## Your task
Locate each line holding the string "screws" and copy it.

## Dataset content

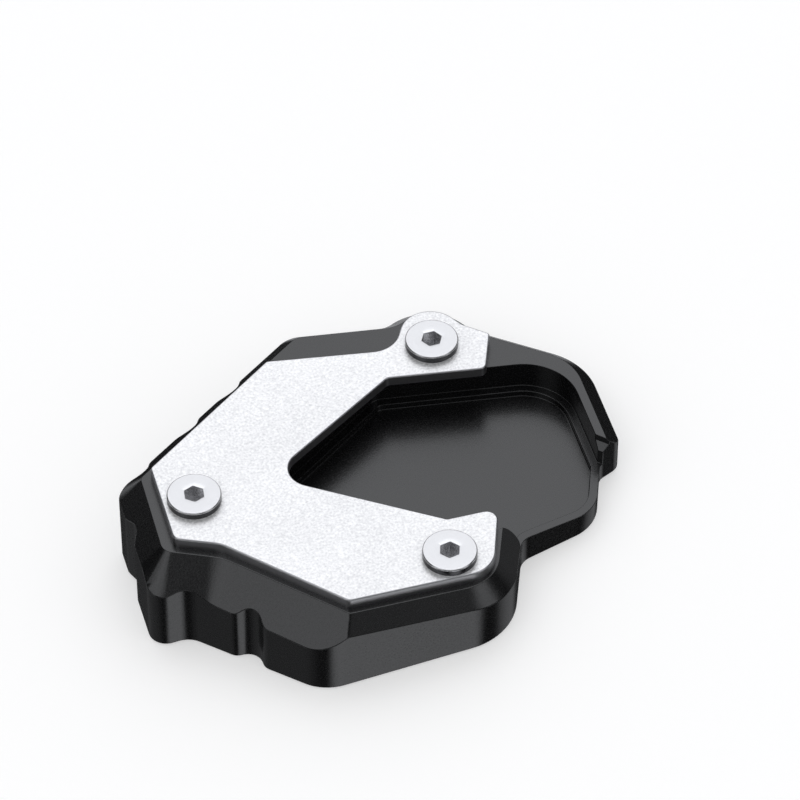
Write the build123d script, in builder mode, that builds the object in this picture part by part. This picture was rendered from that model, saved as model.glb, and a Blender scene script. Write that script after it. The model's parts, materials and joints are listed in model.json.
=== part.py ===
from build123d import *
from math import asin, atan2, cos, hypot, radians, sin, tan
import os

# Foot enlarger for a motorcycle side stand: a black wedge-shaped aluminium base with a
# pocket that takes the stand's foot, a clamp plate with a notch for the stand's leg, and
# three low socket screws. All sizes are in millimetres and degrees.
#
# Plan coordinates lie on the deck, the flat top of the base: x runs along the straight
# front wall from the left wall's line, y away from the front wall. Depths are measured
# down from the deck, square to it.

# Main sizes
body_length = 133.6
body_width = 109.2
wedge_angle = 6.0
left_height = 27.85
underside_chamfer = 0.6

# Bevel that falls from the deck edge to the walls
bevel_width = 4.3
bevel_angle = 45.0
bevel_depth = 12.0
mitre_radius = 2.4

# Pocket for the stand's foot
rim_drop = 8.2
rim_width = 2.4
floor_drop = 10.0
floor_ledge = 2.3
right_land = 2.4

# Stepped nose of the small lobe that closes the pocket at the right
nose_y = 44.7
nose_angle = -44.0
nose_step = 1.8
nose_facet = 1.9

# Scallops in the walls
scallop_width = 11.5
scallop_depth = 2.2
scallop_shoulder_radius = 3.5
scallop_bottom_radius = 4.5
left_scallop_depth = 1.7
diagonal_scallop_depth = 2.4

# Clamp plate
plate_thickness = 3.0
plate_edge_fillet = 0.5
plate_inset = 1.8

# Clamp screws, M8 with low heads
screw_diameter = 8.0
screw_length = 16.0
head_diameter = 14.5
head_height = 2.3
head_edge_chamfer = 0.4
socket_across_flats = 5.0
socket_depth = 3.6
tip_chamfer = 0.9
plate_hole_clearance = 0.3
thread_clearance = 0.05
tapped_depth = 15.5


def from_walls(places, right=False, back=False):
    """Plan coordinates of places given by their distances from two of the outer walls.

    Each place is (distance along x, distance along y, value). The distances are from the
    left and front walls, or from the right or back one where that is asked for.
    """
    return [
        (body_length - x if right else x, body_width - y if back else y, value)
        for x, y, value in places
    ]


def scallop(start, end, distance, depth):
    """Corners of one wavy scallop in a wall that runs from start to end, body on its left.

    The wall dips by depth over scallop_width, with a convex round at each shoulder and a
    concave one at the bottom, joined by straight flanks of one slope.
    """
    run = hypot(end[0] - start[0], end[1] - start[1])
    along = ((end[0] - start[0]) / run, (end[1] - start[1]) / run)
    half = scallop_width / 2
    radii = scallop_shoulder_radius + scallop_bottom_radius
    lever = hypot(half, radii - depth)
    slope = asin(radii / lever) - atan2(radii - depth, half)
    shoulder = half - scallop_shoulder_radius * tan(slope / 2)
    corners = []
    for shift, dip, radius in (
        (-shoulder, 0, scallop_shoulder_radius),
        (0, shoulder * tan(slope), scallop_bottom_radius),
        (shoulder, 0, scallop_shoulder_radius),
    ):
        x = start[0] + along[0] * (distance + shift) - along[1] * dip
        y = start[1] + along[1] * (distance + shift) + along[0] * dip
        corners.append((x, y, radius))
    return corners


def fill_outline(corners):
    """Fill the closed outline whose corners are given as (x, y, corner radius)."""
    with BuildLine() as border:
        FilletPolyline(
            *[(x, y) for x, y, _ in corners],
            radius=[radius for _, _, radius in corners],
            close=True,
        )
    make_face(border.edges())


# Where each screw stands on the deck, and how its socket is turned
screw_front_right = [(57.1, 13.9, 12.0)]
screw_left = [(17.5, 51.3, 22.0)]
screw_back_right = [(40.2, 20.5, 2.0)]
screw_places = {
    "clamp_screw_front": from_walls(screw_front_right, right=True)[0],
    "clamp_screw_left": from_walls(screw_left)[0],
    "clamp_screw_back": from_walls(screw_back_right, right=True, back=True)[0],
}

# Corners of the upright walls, anticlockwise from the one below the left wall
wall_left = [(0, 29.9, 5.3), (9.9, 29.9, 7.0), (38.4, 0, 13.5), (0, 66.3, 4.0)]
left_corner, diagonal_start, diagonal_end, back_end = from_walls(wall_left)
wall_front_right = [
    (43.6, 0, 16.0),
    (34.4, 23.5, 5.0),
    (12.2, 28.1, 11.0),
    (6.5, 43.3, 3.0),
    (0, 45.8, 3.5),
]
wall_back_right = [
    (0, 31.7, 20.0),
    (26.1, 10.9, 4.0),
    (34.9, -3.8, 12.0),
    (49.9, 3.9, 4.0),
    (75.3, 0.4, 8.5),
]
back_corners = from_walls(wall_back_right, right=True, back=True)
back_start = back_corners[-1]
back_run = hypot(back_start[0] - back_end[0], back_start[1] - back_end[1])

# Scallops: how far each lies from the corner named
diagonal_scallop_from_start = 18.8
left_scallop_from_back_end = 13.6
back_scallops_from_back_end = (46.6, 29.1, 8.6)

wall_outline = [left_corner, diagonal_start]
wall_outline += scallop(
    diagonal_start, diagonal_end, diagonal_scallop_from_start, diagonal_scallop_depth
)
wall_outline += [diagonal_end] + from_walls(wall_front_right, right=True) + back_corners
for reach in back_scallops_from_back_end:
    wall_outline += scallop(back_start, back_end, back_run - reach, scallop_depth)
wall_outline += [back_end]
wall_outline += scallop(back_end, left_corner, left_scallop_from_back_end, left_scallop_depth)

# Outline of the deck; where the pocket takes it away it only has to cover the rim
deck_front_left = [(5.7, 38.6, 3.5), (20.0, 32.0, 20.0), (46.9, bevel_width, 0)]
deck_front_right = [(47.1, bevel_width, 12.0), (37.1, 29.9, 0), (bevel_width, 36.7, 2.0)]
deck_back_right = [
    (bevel_width, 34.1, 15.0),
    (29.3, 14.8, 0),
    (37.0, 1.3, 9.0),
    (46.2, 9.0, 0),
    (74.3, 5.1, 4.0),
]
deck_back_left = [(6.3, 65.3, 2.0)]
deck_outline = (
    from_walls(deck_front_left)
    + from_walls(deck_front_right, right=True)
    + from_walls(deck_back_right, right=True, back=True)
    + from_walls(deck_back_left)
)

# Outline of the pocket, which runs out past the walls over the rim
pocket_right = body_length - bevel_width - right_land
pocket_front = 17.1
nose_run = 12.0
pocket_front_right = [(36.9, pocket_front, 0), (34.5, 23.3, 2.8), (52.0, 19.8, 15.0)]
pocket_left = [(33.5, 52.6, 10.8)]
pocket_back_right = [(57.8, 25.9, 5.0), (bevel_width + right_land, 33.1, 15.0)]
pocket_nose = [
    (pocket_right, nose_y, 0),
    (
        pocket_right + nose_run * cos(radians(nose_angle)),
        nose_y + nose_run * sin(radians(nose_angle)),
        0,
    ),
    (body_length + nose_run, pocket_front, 0),
]
pocket_outline = (
    from_walls(pocket_front_right, right=True)
    + from_walls(pocket_left)
    + from_walls(pocket_back_right, right=True, back=True)
    + pocket_nose
)

# Outline of the clamp plate, anticlockwise from the corner below its left edge
plate_front = bevel_width + plate_inset
plate_front_left = [(8.9, 39.4, 2.5), (20.2, 34.3, 9.0), (47.1, plate_front, 2.5)]
plate_front_right = [(47.3, plate_front, 8.6), (40.0, 26.5, 3.0), (54.1, 26.5, 1.5)]
plate_notch = [(38.8, 53.8, 6.5)]
plate_back_right = [
    (55.1, 29.3, 2.0),
    (28.6, 33.1, 2.0),
    (23.8, 20.7, 1.2),
    (30.1, 15.3, 3.0),
    (39.4, -0.7, 8.3),
    (50.7, 19.5, 8.0),
    (84.9, 14.2, 1.0),
]
plate_back_left = [(9.1, 65.5, 1.5)]
plate_outline = (
    from_walls(plate_front_left)
    + from_walls(plate_front_right, right=True)
    + from_walls(plate_notch)
    + from_walls(plate_back_right, right=True, back=True)
    + from_walls(plate_back_left)
)

# Frame: Z up from the ground, the deck tilted over it, the origin under the body's middle
tilt = radians(wedge_angle)
with BuildSketch() as wall_plan:
    fill_outline(wall_outline)
middle_y = wall_plan.sketch.bounding_box().center().Y
bevel_drop = bevel_width / tan(radians(bevel_angle))
reach_left = underside_chamfer * sin(tilt) - left_height * tan(tilt)
reach_right = body_length * cos(tilt) - bevel_drop * sin(tilt)
deck = Plane(
    origin=(-(reach_left + reach_right) / 2, -middle_y, left_height),
    x_dir=(cos(tilt), 0, -sin(tilt)),
    z_dir=(sin(tilt), 0, cos(tilt)),
)
wall_depth = left_height / cos(tilt) + body_length * tan(tilt)

# Base: scalloped walls, cut by the bevel that falls away from the deck edge
with BuildPart() as base:
    with BuildSketch(deck.offset(-bevel_depth)):
        fill_outline(deck_outline)
        offset(amount=bevel_depth * tan(radians(bevel_angle)), kind=Kind.INTERSECTION)
    extrude(amount=bevel_depth, taper=bevel_angle)
    deck_corner = deck * Location((*deck_front_left[-1][:2], 0))
    corner_edges = base.edges().sort_by_distance(deck_corner.position)[:3]
    fillet(corner_edges.sort_by(Axis(deck.origin, deck.z_dir))[0], mitre_radius)
    with BuildSketch(deck):
        fill_outline(wall_outline)
    extrude(amount=-bevel_depth, mode=Mode.INTERSECT)
    with BuildSketch(deck.offset(-bevel_depth)):
        fill_outline(wall_outline)
    extrude(amount=bevel_depth - wall_depth)
    split(bisect_by=Plane.XY, keep=Keep.TOP)
    chamfer(base.faces().sort_by(Axis.Z)[0].edges(), underside_chamfer)

    # Pocket down to the rim, then the floor inside the rim
    with BuildSketch(deck):
        fill_outline(pocket_outline)
    extrude(amount=-rim_drop, mode=Mode.SUBTRACT)
    with BuildSketch(deck.offset(-rim_drop)):
        fill_outline(pocket_outline)
        offset(amount=-floor_ledge, kind=Kind.INTERSECTION)
        with BuildSketch(mode=Mode.INTERSECT):
            fill_outline(wall_outline)
            offset(amount=-rim_width, kind=Kind.INTERSECTION)
    extrude(amount=rim_drop - floor_drop, mode=Mode.SUBTRACT)

    # Step and facet across the nose of the lobe
    nose_plane = Plane(deck * Location((pocket_right, nose_y, 0), (0, 0, nose_angle)))
    with BuildSketch(Plane(nose_plane.origin, x_dir=nose_plane.y_dir, z_dir=nose_plane.x_dir)):
        with BuildLine():
            Polyline(
                (0, -nose_step - nose_facet),
                (nose_facet, -nose_step),
                (nose_facet, nose_step),
                (-nose_facet, nose_step),
                (-nose_facet, -nose_step - nose_facet),
                close=True,
            )
        make_face()
    extrude(amount=nose_run, both=True, mode=Mode.SUBTRACT)

    # Tapped holes for the clamp screws
    for x, y, _ in screw_places.values():
        with Locations(deck * Location((x, y, 0))):
            Hole(screw_diameter / 2 + thread_clearance, depth=tapped_depth)

# Clamp plate, flat on the deck and open towards the right for the leg
with BuildPart() as clamp_plate:
    with BuildSketch(deck):
        fill_outline(plate_outline)
    extrude(amount=plate_thickness)
    plate_top = clamp_plate.faces().sort_by(Axis(deck.origin, deck.z_dir))[-1]
    fillet(plate_top.edges(), plate_edge_fillet)
    for x, y, _ in screw_places.values():
        with Locations(deck * Location((x, y, plate_thickness))):
            Hole(screw_diameter / 2 + plate_hole_clearance, depth=plate_thickness)


def build_screw(seat):
    """One clamp screw standing in the plane seat, its head above and its shank below."""
    with BuildPart() as screw:
        with BuildSketch(seat):
            Circle(head_diameter / 2)
        extrude(amount=head_height)
        head_rim = screw.faces().sort_by(Axis(seat.origin, seat.z_dir))[-1].edges()
        chamfer(head_rim, head_edge_chamfer)
        with BuildSketch(seat):
            Circle(screw_diameter / 2)
        extrude(amount=-screw_length)
        tip = screw.faces().sort_by(Axis(seat.origin, seat.z_dir))[0].edges()
        chamfer(tip, tip_chamfer)
        with BuildSketch(seat.offset(head_height)):
            RegularPolygon(socket_across_flats / 2, 6, major_radius=False)
        extrude(amount=-socket_depth, mode=Mode.SUBTRACT)
    return screw.part


os.makedirs("parts", exist_ok=True)
base.part.label = "base"
export_step(base.part, "parts/base.step")
clamp_plate.part.label = "clamp_plate"
export_step(clamp_plate.part, "parts/clamp_plate.step")
for name, (x, y, turn) in screw_places.items():
    seat = Plane(deck * Location((x, y, plate_thickness), (0, 0, turn)))
    screw_part = build_screw(seat)
    screw_part.label = name
    export_step(screw_part, f"parts/{name}.step")
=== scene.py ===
"""Studio scene of a kickstand foot enlarger: black base, silver clamp plate, three screws.

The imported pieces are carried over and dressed. The screws are worked out here as numpy
surfaces, with their rounded heads, hexagon sockets and threads. Lengths are in metres.
"""

import json
import logging
import math
from dataclasses import dataclass, field
from enum import Enum

import bmesh
import bpy
import numpy as np
from mathutils import Matrix, Vector

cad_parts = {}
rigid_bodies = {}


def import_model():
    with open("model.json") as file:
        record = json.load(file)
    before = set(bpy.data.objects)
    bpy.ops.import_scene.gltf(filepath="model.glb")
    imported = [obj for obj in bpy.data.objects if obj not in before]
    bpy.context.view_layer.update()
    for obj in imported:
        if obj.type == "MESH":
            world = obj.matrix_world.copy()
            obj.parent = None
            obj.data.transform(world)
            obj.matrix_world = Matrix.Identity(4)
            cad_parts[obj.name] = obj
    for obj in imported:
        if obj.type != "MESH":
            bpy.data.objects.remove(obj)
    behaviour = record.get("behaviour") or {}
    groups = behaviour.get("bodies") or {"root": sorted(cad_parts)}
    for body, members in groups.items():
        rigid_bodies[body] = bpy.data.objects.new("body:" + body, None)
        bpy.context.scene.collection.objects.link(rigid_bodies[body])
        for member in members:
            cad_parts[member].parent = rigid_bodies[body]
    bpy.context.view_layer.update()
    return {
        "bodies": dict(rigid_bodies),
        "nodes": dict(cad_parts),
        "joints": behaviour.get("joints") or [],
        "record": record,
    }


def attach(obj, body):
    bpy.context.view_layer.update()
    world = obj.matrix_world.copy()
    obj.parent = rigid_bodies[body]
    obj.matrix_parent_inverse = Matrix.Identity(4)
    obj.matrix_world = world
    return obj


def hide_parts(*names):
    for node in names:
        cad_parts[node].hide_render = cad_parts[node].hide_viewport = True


LOG = logging.getLogger("foot_enlarger")
MM = 0.001
# Points of a worked-out surface that are nearer than this are one point
SAME_PLACE = 0.00001 * MM
# Where a colour mix node has its two colours and its result
FIRST_COLOUR, SECOND_COLOUR, MIXED_COLOUR = 6, 7, 2
WHITE = (1.0, 1.0, 1.0)


class Axis(Enum):
    """Named directions of the tilted deck."""

    ALONG = 0
    ACROSS = 1
    UP = 2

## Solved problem
# three low socket screws. All sizes are in millimetres and degrees.
# Clamp screws, M8 with low heads
    # Tapped holes for the clamp screws
"""Studio scene of a kickstand foot enlarger: black base, silver clamp plate, three screws.
The imported pieces are carried over and dressed. The screws are worked out here as numpy